* _Written problem_
Take every line from the material that has the word "three" in it.

Modeling code records
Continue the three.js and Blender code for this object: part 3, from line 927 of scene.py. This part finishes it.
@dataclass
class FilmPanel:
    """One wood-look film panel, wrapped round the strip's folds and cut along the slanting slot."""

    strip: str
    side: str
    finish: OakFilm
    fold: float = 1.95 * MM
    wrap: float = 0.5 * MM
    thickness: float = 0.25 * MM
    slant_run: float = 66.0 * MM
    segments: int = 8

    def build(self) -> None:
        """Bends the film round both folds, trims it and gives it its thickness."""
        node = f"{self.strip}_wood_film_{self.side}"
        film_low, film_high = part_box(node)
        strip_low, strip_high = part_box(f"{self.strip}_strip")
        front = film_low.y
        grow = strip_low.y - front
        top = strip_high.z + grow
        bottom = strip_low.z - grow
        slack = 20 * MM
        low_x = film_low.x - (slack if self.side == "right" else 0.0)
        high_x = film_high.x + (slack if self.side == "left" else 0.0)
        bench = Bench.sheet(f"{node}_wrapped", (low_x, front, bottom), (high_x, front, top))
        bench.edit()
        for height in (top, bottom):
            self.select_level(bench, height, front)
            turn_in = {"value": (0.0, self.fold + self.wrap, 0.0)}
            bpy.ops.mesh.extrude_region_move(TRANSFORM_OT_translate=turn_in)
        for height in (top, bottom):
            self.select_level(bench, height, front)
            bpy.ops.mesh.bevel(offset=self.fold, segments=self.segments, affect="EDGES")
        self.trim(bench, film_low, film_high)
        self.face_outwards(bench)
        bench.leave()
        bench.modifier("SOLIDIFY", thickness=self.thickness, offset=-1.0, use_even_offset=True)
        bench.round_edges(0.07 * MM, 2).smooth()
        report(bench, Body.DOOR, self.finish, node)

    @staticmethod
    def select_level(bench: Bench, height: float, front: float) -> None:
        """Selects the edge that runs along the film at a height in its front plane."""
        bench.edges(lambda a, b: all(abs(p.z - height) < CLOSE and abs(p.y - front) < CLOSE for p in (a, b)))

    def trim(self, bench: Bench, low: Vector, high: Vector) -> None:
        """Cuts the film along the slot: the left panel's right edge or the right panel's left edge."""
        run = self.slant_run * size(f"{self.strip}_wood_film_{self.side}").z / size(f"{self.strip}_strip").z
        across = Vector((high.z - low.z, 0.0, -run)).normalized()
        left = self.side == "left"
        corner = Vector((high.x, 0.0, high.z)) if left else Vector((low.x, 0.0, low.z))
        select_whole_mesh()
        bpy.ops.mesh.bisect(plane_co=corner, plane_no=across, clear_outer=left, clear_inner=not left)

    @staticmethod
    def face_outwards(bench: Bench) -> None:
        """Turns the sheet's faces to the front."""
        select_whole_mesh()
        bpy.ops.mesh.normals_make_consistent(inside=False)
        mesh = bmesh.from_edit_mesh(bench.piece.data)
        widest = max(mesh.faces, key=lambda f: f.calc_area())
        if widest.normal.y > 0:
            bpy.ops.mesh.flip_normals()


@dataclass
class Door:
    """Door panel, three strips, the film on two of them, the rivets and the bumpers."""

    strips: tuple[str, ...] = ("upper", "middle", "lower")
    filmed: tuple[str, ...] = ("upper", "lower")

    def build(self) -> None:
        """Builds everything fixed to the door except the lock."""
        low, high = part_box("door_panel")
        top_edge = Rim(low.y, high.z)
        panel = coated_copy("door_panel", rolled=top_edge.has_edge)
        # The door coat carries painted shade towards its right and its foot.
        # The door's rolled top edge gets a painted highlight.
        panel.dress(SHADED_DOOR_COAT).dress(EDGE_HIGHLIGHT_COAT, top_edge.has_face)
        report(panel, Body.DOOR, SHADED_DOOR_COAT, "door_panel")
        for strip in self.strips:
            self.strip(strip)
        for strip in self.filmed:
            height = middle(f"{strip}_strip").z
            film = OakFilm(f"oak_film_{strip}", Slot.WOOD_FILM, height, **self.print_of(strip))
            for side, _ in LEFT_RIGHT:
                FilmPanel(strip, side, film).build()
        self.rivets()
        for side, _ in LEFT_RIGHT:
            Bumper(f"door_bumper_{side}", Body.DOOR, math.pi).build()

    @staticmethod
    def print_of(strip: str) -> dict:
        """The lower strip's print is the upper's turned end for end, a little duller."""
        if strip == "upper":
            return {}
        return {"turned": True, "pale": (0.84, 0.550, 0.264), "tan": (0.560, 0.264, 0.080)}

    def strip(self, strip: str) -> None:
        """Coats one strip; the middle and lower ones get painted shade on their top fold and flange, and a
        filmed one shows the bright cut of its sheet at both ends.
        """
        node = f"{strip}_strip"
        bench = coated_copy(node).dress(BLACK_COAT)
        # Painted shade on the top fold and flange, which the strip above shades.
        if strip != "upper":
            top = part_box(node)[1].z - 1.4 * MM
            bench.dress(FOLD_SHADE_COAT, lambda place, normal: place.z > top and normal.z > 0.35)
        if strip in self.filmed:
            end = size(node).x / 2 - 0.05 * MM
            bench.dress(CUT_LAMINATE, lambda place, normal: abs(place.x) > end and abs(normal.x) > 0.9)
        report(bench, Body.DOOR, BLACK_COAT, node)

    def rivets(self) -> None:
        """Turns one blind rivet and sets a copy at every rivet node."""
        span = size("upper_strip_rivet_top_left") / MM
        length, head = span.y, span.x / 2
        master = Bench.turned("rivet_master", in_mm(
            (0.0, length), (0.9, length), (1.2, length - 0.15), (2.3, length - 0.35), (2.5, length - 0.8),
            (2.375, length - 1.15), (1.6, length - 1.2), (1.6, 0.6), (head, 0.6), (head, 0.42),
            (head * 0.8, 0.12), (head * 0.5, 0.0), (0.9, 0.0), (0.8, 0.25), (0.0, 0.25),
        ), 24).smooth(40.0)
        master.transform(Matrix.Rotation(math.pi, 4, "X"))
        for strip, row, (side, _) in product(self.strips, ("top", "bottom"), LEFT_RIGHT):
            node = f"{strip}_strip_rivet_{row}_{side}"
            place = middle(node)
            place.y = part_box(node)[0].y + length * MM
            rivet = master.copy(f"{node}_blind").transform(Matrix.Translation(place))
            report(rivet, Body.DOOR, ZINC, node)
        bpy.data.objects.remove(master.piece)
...
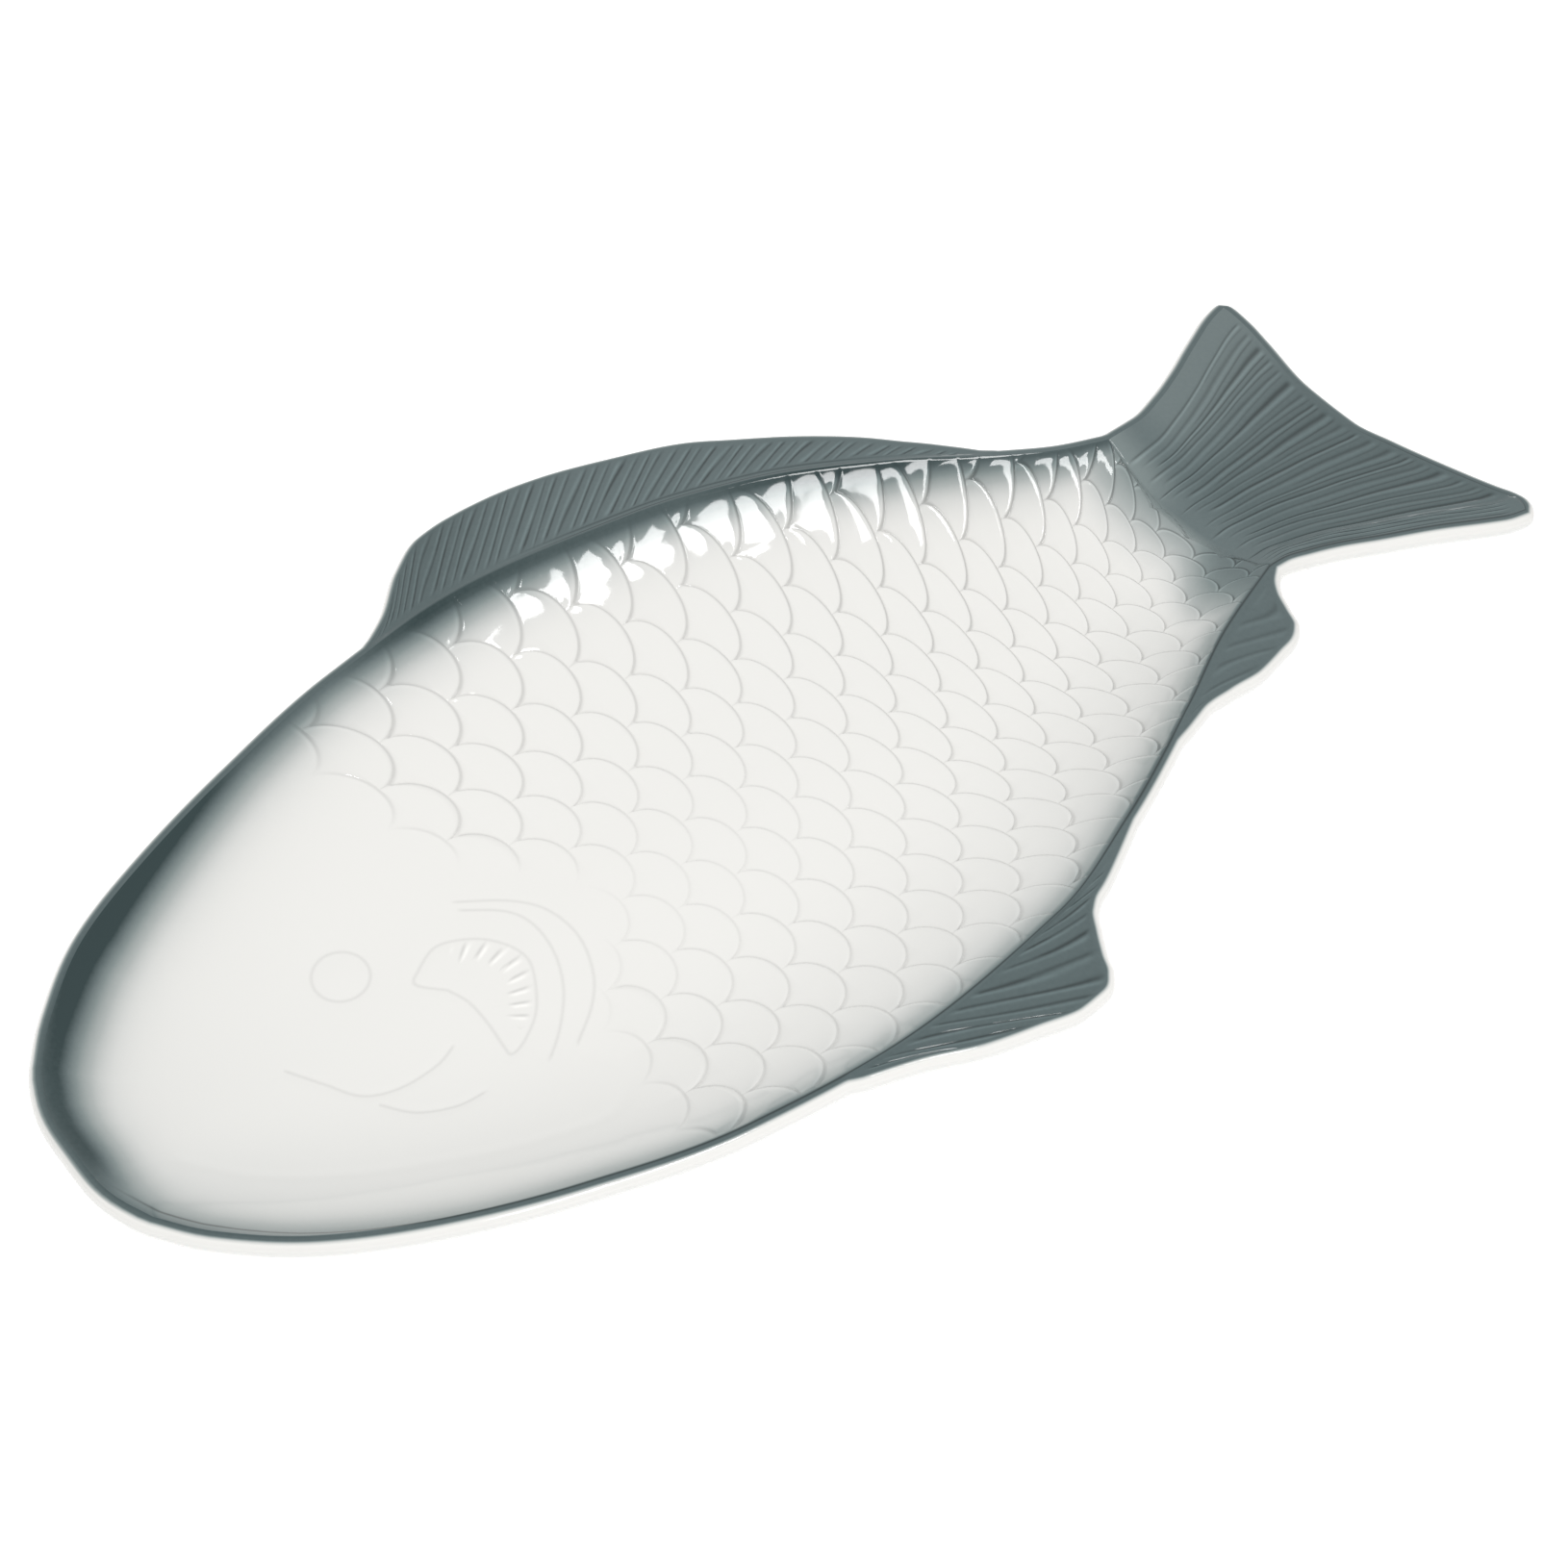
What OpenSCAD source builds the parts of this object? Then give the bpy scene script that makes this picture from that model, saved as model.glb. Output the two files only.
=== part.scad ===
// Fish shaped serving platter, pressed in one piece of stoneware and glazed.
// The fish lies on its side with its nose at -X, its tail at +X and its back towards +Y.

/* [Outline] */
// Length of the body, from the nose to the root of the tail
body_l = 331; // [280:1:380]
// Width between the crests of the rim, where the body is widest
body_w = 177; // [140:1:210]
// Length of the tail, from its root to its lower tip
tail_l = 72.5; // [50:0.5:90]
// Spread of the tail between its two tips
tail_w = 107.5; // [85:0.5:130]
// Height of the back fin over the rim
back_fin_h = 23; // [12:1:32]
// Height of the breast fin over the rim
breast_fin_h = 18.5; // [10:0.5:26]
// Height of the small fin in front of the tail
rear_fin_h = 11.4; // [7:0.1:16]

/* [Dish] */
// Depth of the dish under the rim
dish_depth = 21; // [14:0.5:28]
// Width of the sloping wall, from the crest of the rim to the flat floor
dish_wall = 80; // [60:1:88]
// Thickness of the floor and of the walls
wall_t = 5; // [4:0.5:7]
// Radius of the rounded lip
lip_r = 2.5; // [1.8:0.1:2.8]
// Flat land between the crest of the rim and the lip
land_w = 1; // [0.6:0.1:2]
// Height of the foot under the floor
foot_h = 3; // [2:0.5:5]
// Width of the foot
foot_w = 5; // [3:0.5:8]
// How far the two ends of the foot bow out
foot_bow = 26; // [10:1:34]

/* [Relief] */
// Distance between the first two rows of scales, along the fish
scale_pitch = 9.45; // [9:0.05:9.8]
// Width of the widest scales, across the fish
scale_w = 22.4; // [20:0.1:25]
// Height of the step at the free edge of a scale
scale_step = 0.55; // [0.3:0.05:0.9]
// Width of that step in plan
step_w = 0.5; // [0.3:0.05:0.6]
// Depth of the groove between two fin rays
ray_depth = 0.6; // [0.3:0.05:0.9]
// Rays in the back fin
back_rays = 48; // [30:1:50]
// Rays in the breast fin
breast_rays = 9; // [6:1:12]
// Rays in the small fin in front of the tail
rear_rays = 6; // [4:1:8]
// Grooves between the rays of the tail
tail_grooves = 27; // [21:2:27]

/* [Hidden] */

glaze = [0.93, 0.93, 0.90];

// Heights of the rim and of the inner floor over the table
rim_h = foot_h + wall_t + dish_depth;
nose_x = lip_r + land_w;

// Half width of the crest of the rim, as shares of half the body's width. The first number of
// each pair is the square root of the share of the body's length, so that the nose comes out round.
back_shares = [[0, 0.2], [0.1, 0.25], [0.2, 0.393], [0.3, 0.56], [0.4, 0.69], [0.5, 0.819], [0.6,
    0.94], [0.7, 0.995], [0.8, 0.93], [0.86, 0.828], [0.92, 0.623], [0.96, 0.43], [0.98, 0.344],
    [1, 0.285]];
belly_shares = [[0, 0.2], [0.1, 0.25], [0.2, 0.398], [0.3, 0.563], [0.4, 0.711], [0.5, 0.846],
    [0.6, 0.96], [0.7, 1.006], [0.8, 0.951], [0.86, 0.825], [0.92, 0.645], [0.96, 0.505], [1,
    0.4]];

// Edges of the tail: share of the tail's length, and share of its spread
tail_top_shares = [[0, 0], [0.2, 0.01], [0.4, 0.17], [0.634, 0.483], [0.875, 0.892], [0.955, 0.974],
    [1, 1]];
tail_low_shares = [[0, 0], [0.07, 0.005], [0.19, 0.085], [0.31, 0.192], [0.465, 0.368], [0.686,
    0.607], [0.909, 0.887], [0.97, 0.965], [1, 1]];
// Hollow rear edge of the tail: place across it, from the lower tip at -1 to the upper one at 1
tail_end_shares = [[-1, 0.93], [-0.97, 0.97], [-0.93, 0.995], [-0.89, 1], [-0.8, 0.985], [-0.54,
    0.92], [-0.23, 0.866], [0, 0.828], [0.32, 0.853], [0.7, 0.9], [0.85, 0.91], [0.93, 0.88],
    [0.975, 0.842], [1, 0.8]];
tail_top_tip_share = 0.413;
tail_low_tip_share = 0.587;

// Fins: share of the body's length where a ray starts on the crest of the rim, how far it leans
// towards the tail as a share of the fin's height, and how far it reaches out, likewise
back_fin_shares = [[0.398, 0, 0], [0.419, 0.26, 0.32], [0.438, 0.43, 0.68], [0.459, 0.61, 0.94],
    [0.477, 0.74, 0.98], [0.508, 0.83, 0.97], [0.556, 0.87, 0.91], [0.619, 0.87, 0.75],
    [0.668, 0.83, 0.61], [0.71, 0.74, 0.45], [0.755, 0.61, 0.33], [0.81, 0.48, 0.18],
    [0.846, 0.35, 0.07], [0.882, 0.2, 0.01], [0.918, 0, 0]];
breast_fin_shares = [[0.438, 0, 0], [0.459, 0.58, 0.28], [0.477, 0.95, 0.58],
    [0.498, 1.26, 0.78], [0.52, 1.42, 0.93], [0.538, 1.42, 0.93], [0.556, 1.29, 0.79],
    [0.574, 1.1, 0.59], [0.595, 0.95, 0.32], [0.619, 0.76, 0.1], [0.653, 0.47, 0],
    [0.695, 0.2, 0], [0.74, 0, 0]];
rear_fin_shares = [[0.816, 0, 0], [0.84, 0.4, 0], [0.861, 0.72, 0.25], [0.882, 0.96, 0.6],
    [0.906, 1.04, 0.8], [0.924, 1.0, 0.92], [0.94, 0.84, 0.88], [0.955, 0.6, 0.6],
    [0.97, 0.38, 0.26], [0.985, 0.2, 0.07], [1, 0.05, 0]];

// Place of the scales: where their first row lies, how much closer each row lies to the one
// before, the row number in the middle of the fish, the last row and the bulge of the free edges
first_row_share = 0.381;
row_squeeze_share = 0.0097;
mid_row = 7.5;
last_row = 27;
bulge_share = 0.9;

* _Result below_
Continue the three.js and Blender code for this object: part 3, from line 927 of scene.py. This part finishes it.
    """Door panel, three strips, the film on two of them, the rivets and the bumpers."""